▶ **Exercise instructions**
Set down, exactly as written, only the lines starting with the one that holds "Write the build123d" and ending with the one that holds "# counted backwards".

[Task data start]

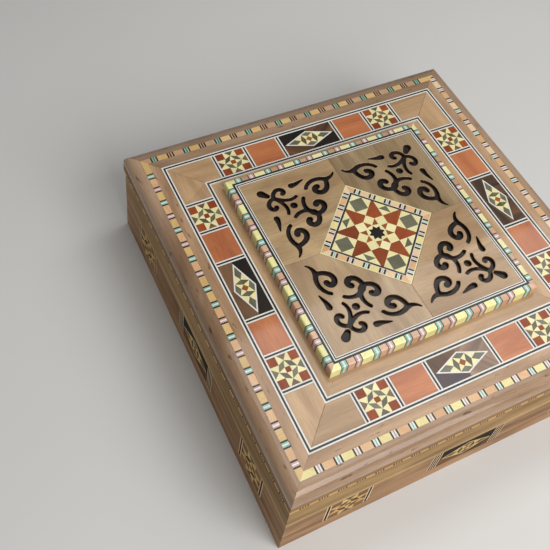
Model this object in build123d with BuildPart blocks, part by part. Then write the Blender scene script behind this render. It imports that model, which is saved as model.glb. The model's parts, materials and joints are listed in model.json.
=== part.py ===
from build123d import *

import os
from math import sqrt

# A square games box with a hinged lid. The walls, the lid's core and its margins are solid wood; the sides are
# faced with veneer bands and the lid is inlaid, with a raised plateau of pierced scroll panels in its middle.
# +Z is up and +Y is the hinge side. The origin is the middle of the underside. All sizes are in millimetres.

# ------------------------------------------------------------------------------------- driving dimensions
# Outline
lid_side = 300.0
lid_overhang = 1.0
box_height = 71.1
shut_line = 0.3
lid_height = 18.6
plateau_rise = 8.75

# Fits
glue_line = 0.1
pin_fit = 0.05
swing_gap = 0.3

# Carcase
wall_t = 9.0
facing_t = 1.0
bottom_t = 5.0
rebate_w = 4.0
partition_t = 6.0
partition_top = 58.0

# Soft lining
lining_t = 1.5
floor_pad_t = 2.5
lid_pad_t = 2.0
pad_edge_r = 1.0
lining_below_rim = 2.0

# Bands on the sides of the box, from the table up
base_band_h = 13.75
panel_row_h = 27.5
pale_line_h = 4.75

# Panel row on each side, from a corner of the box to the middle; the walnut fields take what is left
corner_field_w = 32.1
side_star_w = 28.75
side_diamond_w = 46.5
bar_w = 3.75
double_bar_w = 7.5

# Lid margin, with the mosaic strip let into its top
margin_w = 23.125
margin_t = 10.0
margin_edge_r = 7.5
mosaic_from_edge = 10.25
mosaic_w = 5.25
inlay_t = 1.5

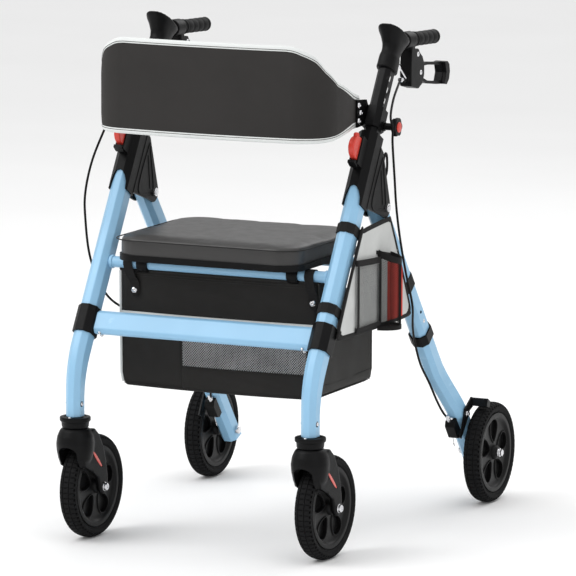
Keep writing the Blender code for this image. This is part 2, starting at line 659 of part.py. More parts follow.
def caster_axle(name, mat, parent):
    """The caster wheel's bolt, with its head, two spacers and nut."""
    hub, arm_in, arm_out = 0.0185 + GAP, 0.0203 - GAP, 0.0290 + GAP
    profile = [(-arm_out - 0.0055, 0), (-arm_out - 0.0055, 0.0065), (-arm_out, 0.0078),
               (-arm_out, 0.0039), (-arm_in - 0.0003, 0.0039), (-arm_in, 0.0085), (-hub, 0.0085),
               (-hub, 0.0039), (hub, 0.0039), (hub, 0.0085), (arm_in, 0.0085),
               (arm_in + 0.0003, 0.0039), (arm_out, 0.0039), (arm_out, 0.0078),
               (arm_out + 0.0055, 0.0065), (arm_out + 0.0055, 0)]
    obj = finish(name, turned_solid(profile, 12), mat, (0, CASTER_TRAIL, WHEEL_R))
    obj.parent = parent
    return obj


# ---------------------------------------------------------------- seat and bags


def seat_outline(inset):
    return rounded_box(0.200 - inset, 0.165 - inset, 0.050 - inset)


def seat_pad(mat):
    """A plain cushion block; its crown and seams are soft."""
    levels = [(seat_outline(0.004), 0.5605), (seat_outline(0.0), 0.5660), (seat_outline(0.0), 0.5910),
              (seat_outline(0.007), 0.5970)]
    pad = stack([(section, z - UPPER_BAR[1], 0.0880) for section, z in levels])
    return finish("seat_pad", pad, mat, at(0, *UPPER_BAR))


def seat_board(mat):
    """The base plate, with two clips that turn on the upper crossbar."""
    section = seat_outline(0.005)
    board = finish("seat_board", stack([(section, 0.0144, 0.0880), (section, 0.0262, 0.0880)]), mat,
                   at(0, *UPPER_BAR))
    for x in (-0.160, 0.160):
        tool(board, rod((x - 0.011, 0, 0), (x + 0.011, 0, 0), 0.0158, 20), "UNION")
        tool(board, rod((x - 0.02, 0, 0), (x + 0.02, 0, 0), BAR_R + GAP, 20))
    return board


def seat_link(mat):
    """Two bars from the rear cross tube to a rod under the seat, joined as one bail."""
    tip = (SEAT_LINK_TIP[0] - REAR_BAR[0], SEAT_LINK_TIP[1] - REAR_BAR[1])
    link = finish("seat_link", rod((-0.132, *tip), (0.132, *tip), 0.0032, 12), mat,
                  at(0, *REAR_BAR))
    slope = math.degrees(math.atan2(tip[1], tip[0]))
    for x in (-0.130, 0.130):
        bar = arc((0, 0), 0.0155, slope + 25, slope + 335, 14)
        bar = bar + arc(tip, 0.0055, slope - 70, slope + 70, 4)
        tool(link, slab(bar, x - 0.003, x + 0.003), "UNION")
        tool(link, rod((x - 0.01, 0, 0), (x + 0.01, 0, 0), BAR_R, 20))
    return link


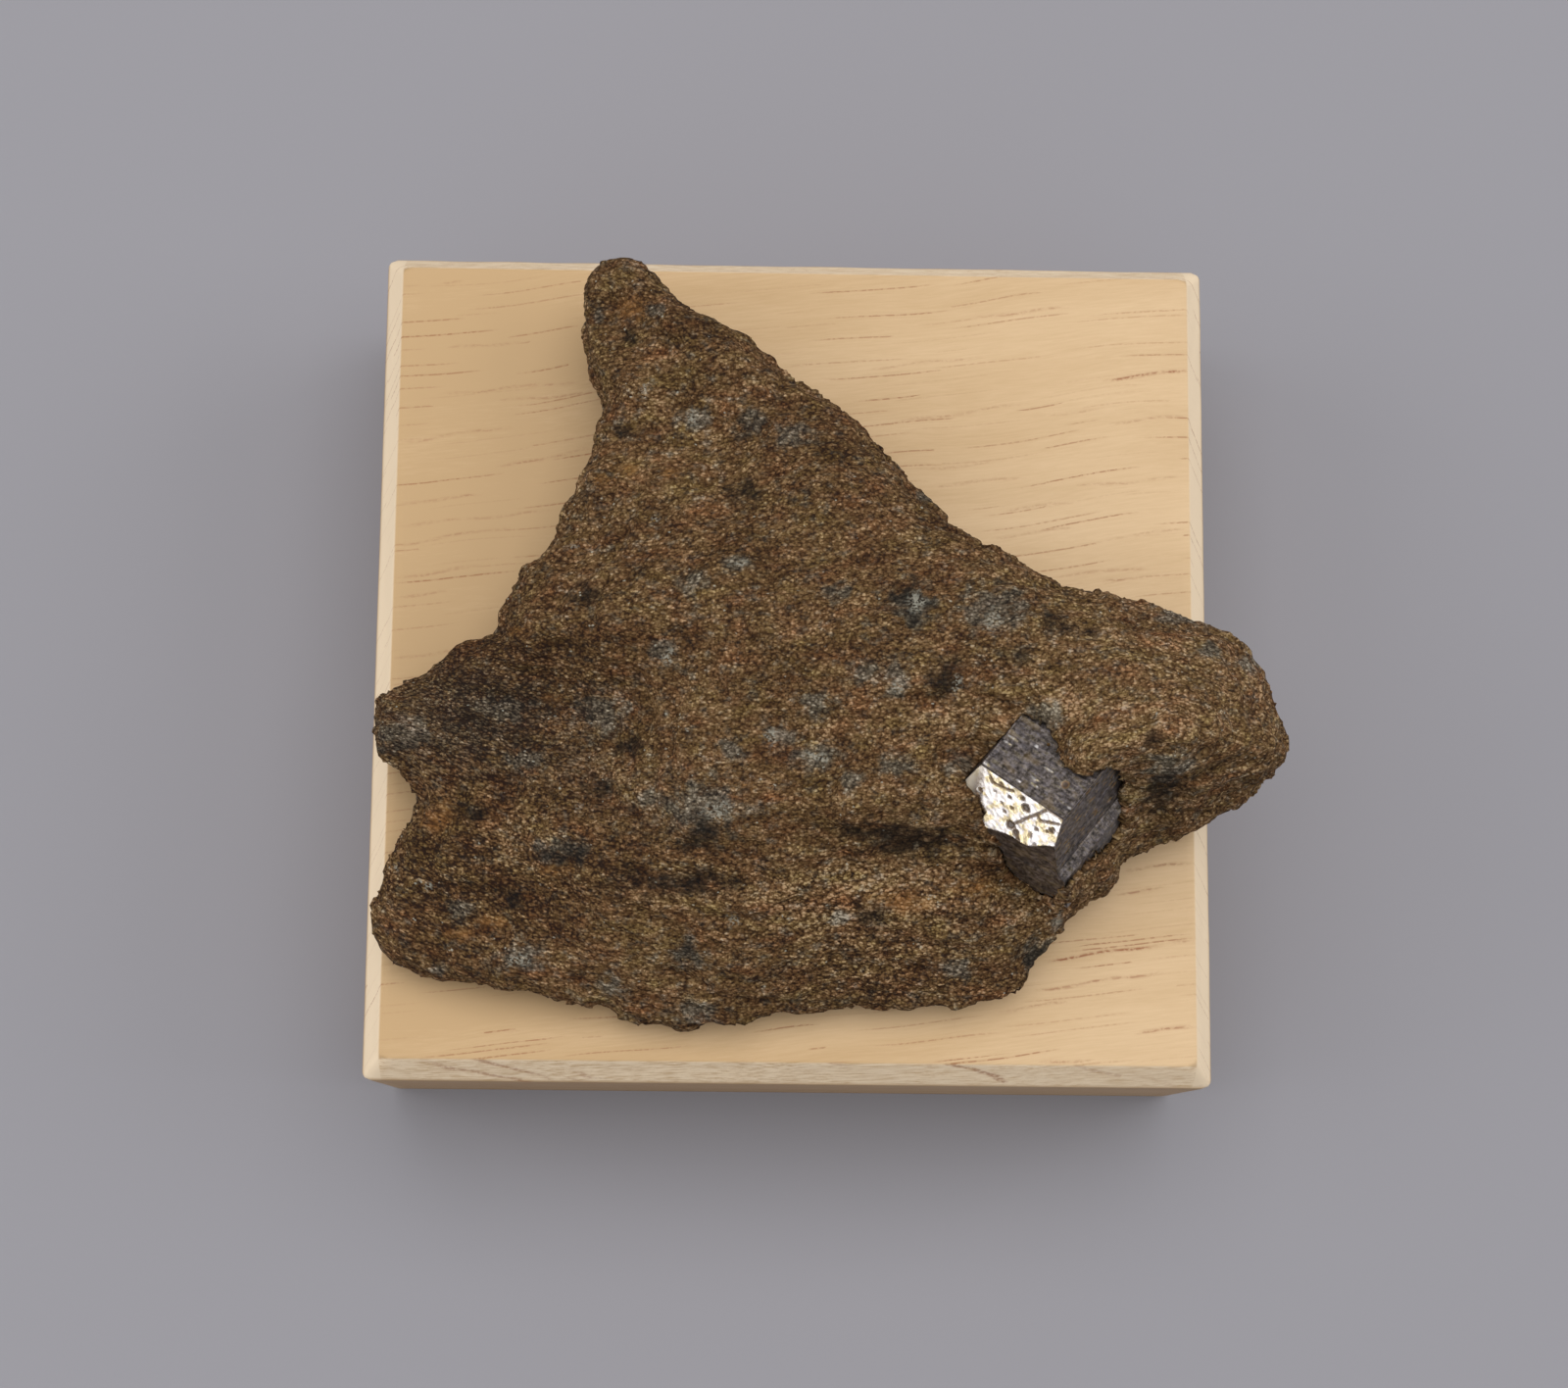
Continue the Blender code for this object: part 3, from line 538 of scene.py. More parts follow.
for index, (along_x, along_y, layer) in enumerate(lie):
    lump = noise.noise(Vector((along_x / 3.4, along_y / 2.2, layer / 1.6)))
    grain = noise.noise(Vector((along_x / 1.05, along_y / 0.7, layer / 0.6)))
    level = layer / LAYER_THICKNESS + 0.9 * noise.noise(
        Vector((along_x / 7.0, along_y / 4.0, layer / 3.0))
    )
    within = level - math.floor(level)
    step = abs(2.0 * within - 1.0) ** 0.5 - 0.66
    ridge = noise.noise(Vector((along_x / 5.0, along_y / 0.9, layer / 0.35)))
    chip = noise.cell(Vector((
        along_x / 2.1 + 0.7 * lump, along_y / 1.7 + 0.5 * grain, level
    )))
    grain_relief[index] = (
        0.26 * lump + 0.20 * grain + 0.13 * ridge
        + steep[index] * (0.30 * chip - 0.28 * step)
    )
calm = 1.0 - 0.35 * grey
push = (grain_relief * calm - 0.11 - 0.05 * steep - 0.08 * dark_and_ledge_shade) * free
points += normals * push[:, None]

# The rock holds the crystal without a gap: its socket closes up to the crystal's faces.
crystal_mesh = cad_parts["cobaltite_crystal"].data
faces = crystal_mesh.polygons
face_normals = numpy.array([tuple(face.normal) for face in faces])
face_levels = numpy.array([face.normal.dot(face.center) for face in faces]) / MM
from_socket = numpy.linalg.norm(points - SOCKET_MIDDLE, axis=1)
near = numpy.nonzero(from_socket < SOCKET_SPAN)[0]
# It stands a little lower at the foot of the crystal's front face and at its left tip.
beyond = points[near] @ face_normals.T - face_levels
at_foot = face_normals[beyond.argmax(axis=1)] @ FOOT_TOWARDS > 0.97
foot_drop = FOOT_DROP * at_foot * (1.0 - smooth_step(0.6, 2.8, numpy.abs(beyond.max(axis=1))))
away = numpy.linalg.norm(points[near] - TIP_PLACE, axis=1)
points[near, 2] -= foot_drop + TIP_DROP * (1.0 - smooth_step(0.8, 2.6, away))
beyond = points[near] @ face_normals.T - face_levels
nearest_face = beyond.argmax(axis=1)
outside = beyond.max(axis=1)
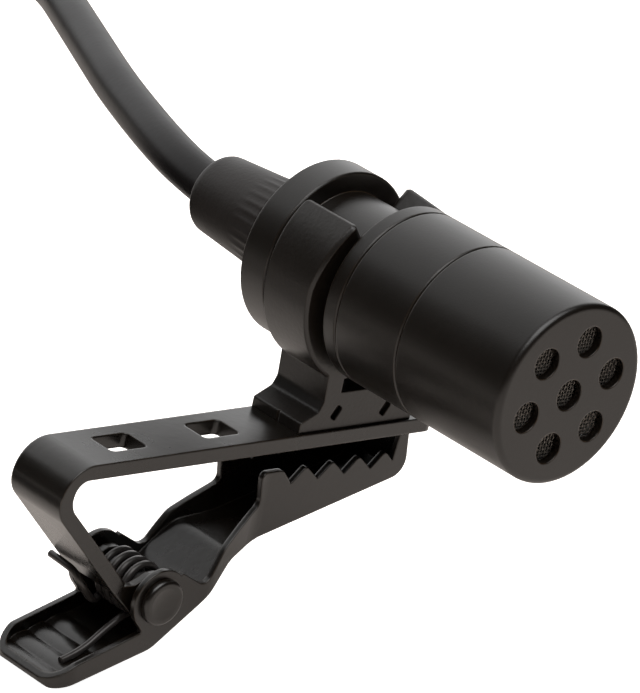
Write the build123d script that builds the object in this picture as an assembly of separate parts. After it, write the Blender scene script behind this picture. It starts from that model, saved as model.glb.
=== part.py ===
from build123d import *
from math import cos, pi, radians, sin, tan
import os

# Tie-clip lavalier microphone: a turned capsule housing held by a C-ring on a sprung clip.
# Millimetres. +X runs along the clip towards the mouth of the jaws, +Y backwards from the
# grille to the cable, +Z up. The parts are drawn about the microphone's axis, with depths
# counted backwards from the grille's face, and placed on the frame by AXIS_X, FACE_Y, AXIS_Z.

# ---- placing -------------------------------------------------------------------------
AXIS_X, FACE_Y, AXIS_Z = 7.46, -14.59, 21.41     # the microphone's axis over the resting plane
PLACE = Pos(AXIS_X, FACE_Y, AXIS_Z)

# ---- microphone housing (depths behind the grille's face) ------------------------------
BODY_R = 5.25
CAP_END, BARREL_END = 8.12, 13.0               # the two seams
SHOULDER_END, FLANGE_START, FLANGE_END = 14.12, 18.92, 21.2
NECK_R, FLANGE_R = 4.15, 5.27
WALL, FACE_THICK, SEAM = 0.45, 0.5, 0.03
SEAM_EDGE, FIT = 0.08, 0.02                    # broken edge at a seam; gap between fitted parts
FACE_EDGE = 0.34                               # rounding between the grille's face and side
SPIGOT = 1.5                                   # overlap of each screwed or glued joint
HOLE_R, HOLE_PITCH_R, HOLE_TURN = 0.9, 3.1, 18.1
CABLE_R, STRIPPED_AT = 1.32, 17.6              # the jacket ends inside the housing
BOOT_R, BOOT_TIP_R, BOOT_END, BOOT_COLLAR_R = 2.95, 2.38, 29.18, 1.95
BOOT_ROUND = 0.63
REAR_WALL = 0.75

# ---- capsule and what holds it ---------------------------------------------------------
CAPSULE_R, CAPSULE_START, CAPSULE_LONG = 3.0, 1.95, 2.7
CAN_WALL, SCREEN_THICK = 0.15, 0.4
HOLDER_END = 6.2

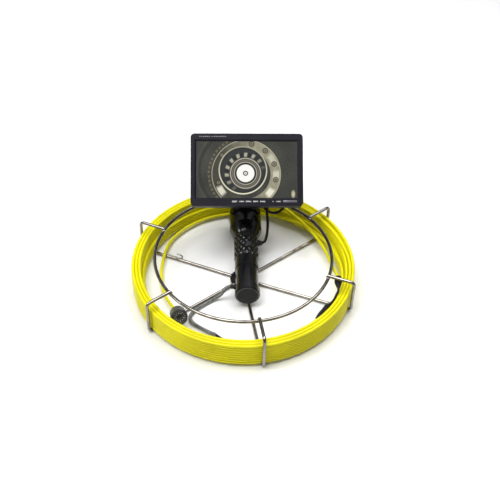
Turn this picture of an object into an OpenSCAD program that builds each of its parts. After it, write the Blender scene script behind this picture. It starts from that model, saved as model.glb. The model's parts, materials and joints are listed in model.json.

[Task data end]

▶ **Final answer**
Write the build123d script that builds the object in this picture as an assembly of separate parts. After it, write the Blender scene script behind this picture. It starts from that model, saved as model.glb.
=== part.py ===
from build123d import *
from math import cos, pi, radians, sin, tan
import os

# Tie-clip lavalier microphone: a turned capsule housing held by a C-ring on a sprung clip.
# Millimetres. +X runs along the clip towards the mouth of the jaws, +Y backwards from the
# grille to the cable, +Z up. The parts are drawn about the microphone's axis, with depths
# counted backwards from the grille's face, and placed on the frame by AXIS_X, FACE_Y, AXIS_Z.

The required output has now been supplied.